Defensive scripting involves creating executable scripts that can automatically detect suspicious activity, block malicious traffic, or isolate compromised systems without human intervention. These scripts are typically written in scripting languages such as Python, Bash, PowerShell, or Perl, which are widely used due to their flexibility and extensive libraries. The primary goal of defensive scripting is to reduce response time to security events, improve operational efficiency, and ensure consistency in security operations.

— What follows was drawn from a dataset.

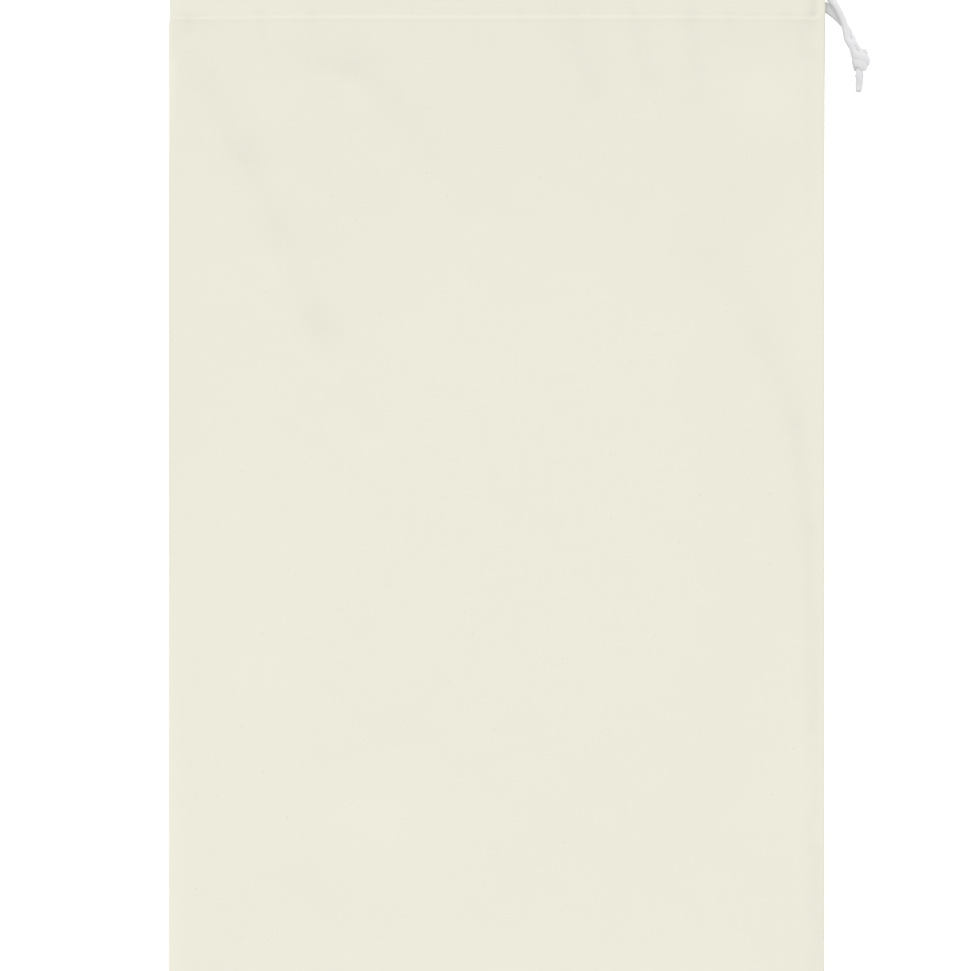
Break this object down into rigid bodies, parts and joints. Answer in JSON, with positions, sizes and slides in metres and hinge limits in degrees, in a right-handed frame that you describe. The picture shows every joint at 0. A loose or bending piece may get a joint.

One of the ways defensive scripting works is through the automation of intrusion detection and response. For example, a script can be written to monitor network traffic for certain signatures or behaviors indicative of an attack, such as multiple failed login attempts or unusual data transfer volumes. When such a pattern is detected, the script can automatically trigger responses such as blocking IP addresses, disabling user accounts, or alerting security personnel. This automation allows faster reactions compared to manual responses, which is essential in the dynamic environment of cyber threats.

Another aspect involves automating patch management and vulnerability scanning. Scripts can be programmed to regularly scan systems for known vulnerabilities and apply patches or configuration changes to remediate issues. This proactive approach helps organizations maintain a robust security posture by reducing the window of opportunity for attackers to exploit unpatched vulnerabilities. Additionally, defensive scripts can be integrated into Security Information and Event Management (SIEM) systems to aggregate data from various sources, analyze patterns, and generate alerts or initiate predefined responses.

It is important for cybersecurity professionals to comprehend the differences between defensive tools like scripts and offensive or attack tools used by hackers. Attack tools, such as malware, exploits, and penetration testing frameworks like Metasploit, aim to find and exploit weaknesses within systems. Conversely, defensive scripting is focused on fortifying these weaknesses, automating defenses, and creating resilient infrastructure that can adapt to evolving threats. Recognizing the capabilities and limitations of defensive scripts ensures that security teams can deploy them effectively within a layered security architecture.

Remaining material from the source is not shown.